Recorded data:
_ _ _ _

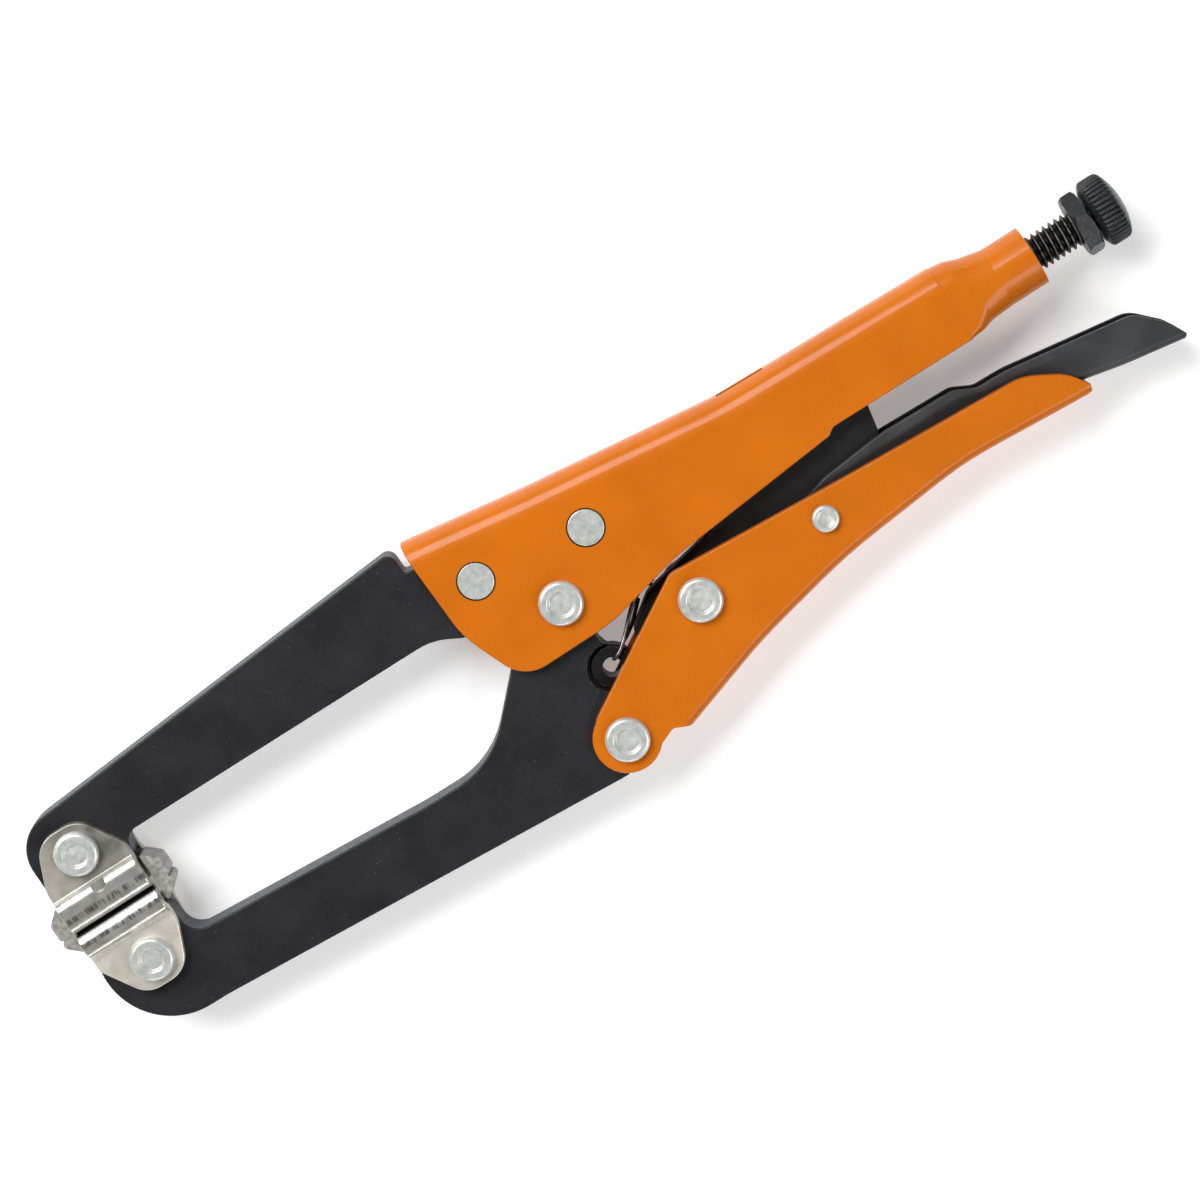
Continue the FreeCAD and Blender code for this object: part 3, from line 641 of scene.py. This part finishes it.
def softbox(name, place, size, power):
    """White area light at the place, facing the tool."""
    light = bpy.data.lights.new(name, "AREA")
    light.shape = "RECTANGLE"
    light.size, light.size_y = size
    light.energy = power
    item = bpy.data.objects.new(name, light)
    item.location = place
    item.rotation_mode = "QUATERNION"
    item.rotation_quaternion = (-Vector(place)).to_track_quat("-Z", "Y")
    bpy.context.scene.collection.objects.link(item)


def camera():
    """Camera above the tool, turned so that the screw's axis climbs to the right."""
    place, target = at(*CAMERA_PLACE), at(*CAMERA_TARGET)
    forward = (target - place).normalized()
    right = Vector((1, 0, 0))
    right = (right - forward * right.dot(forward)).normalized()
    up = right.cross(forward)
    roll = math.radians(ROLL)
    right, up = (right * math.cos(roll) - up * math.sin(roll),
                 right * math.sin(roll) + up * math.cos(roll))
    data = bpy.data.cameras.new("camera")
    data.sensor_width = SENSOR
    data.lens = SENSOR * SCALE * (target - place).length / MM / IMAGE_WIDTH
    data.clip_start, data.clip_end = 0.05, 20.0
    item = bpy.data.objects.new("camera", data)
    item.matrix_world = Matrix((
        (right.x, up.x, -forward.x, place.x),
        (right.y, up.y, -forward.y, place.y),
        (right.z, up.z, -forward.z, place.z),
        (0, 0, 0, 1)))
    bpy.context.scene.collection.objects.link(item)
    bpy.context.scene.camera = item


def world():
    """Even white studio, a little dimmer straight overhead."""
    scene_world = bpy.data.worlds.new("studio")
    scene_world.use_nodes = True
    tree = scene_world.node_tree
    background = tree.nodes["Background"]
    split = tree.nodes.new("ShaderNodeSeparateXYZ")
    fall = tree.nodes.new("ShaderNodeMapRange")
    tree.links.new(tree.nodes.new("ShaderNodeTexCoord").outputs["Generated"], split.inputs[0])
    tree.links.new(split.outputs["Z"], fall.inputs["Value"])
    for socket, value in (("From Min", 0.55), ("From Max", 1.0),
                          ("To Min", 0.85), ("To Max", 0.35)):
        fall.inputs[socket].default_value = value
    tree.links.new(fall.outputs["Result"], background.inputs["Strength"])
    bpy.context.scene.world = scene_world


floor()
softbox("key", (-0.25, 0.75, 0.75), (0.9, 0.6), 16.0)
softbox("fill", (0.45, -0.65, 0.8), (0.7, 0.7), 6.5)
softbox("strip", (-0.5, -0.85, 0.5), (0.8, 0.25), 2.5)
camera()
world()
bpy.context.scene.view_settings.view_transform = "Standard"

_ _ _ _

What you have to do: Extract the first line above and each line after it up to and including the one with "bpy.context.scene.camera = item", please, exactly and with nothing else.

Result of this task:
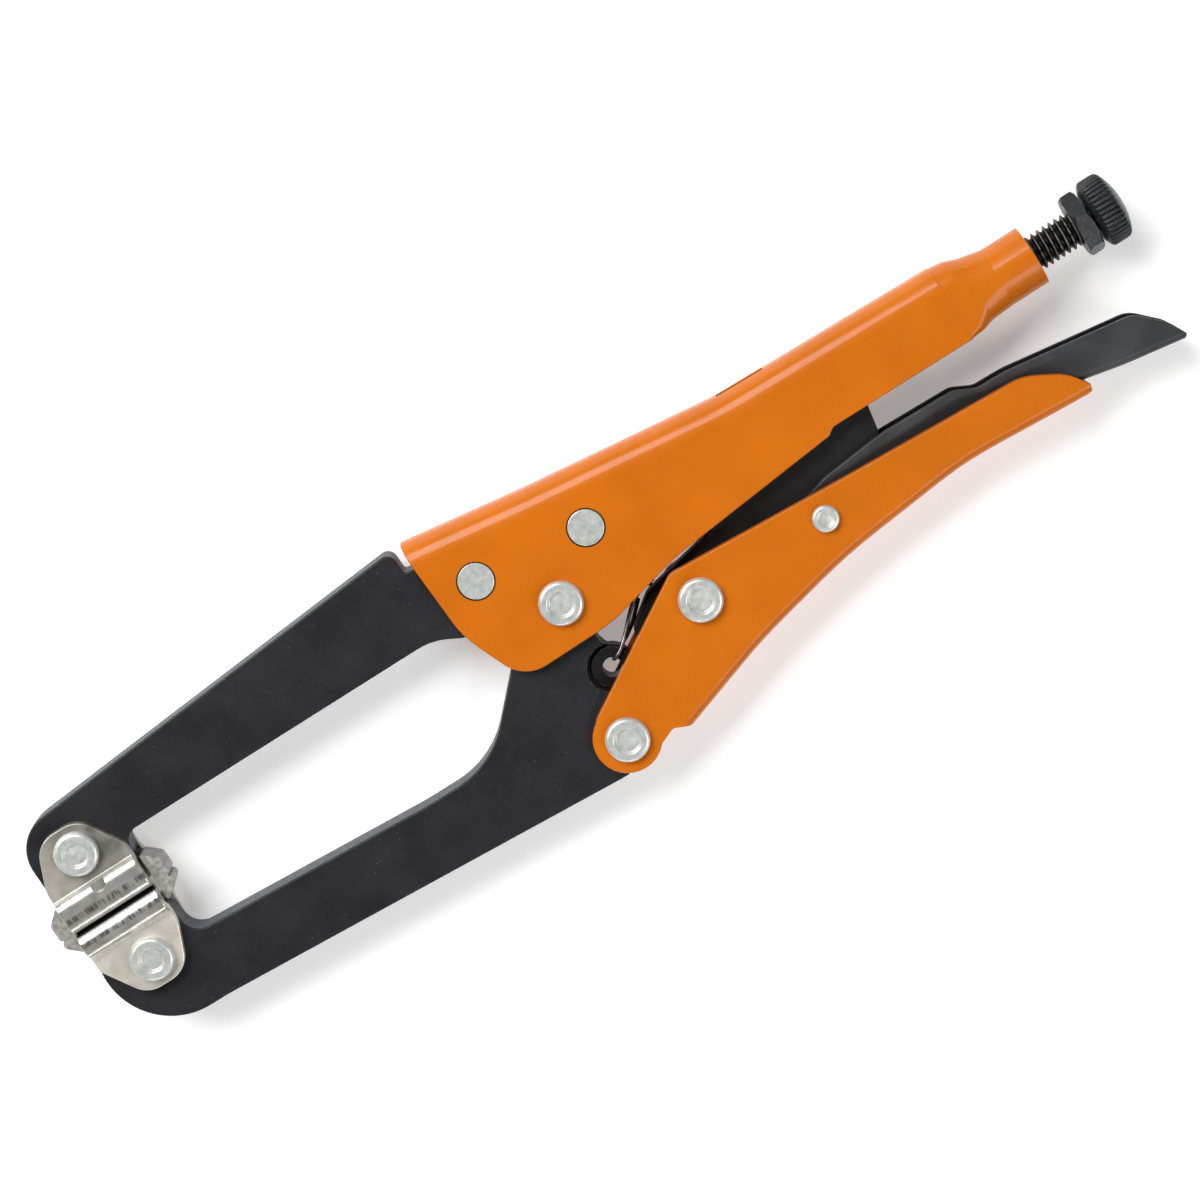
Continue the FreeCAD and Blender code for this object: part 3, from line 641 of scene.py. This part finishes it.
def softbox(name, place, size, power):
    """White area light at the place, facing the tool."""
    light = bpy.data.lights.new(name, "AREA")
    light.shape = "RECTANGLE"
    light.size, light.size_y = size
    light.energy = power
    item = bpy.data.objects.new(name, light)
    item.location = place
    item.rotation_mode = "QUATERNION"
    item.rotation_quaternion = (-Vector(place)).to_track_quat("-Z", "Y")
    bpy.context.scene.collection.objects.link(item)


def camera():
    """Camera above the tool, turned so that the screw's axis climbs to the right."""
    place, target = at(*CAMERA_PLACE), at(*CAMERA_TARGET)
    forward = (target - place).normalized()
    right = Vector((1, 0, 0))
    right = (right - forward * right.dot(forward)).normalized()
    up = right.cross(forward)
    roll = math.radians(ROLL)
    right, up = (right * math.cos(roll) - up * math.sin(roll),
                 right * math.sin(roll) + up * math.cos(roll))
    data = bpy.data.cameras.new("camera")
    data.sensor_width = SENSOR
    data.lens = SENSOR * SCALE * (target - place).length / MM / IMAGE_WIDTH
    data.clip_start, data.clip_end = 0.05, 20.0
    item = bpy.data.objects.new("camera", data)
    item.matrix_world = Matrix((
        (right.x, up.x, -forward.x, place.x),
        (right.y, up.y, -forward.y, place.y),
        (right.z, up.z, -forward.z, place.z),
        (0, 0, 0, 1)))
    bpy.context.scene.collection.objects.link(item)
    bpy.context.scene.camera = item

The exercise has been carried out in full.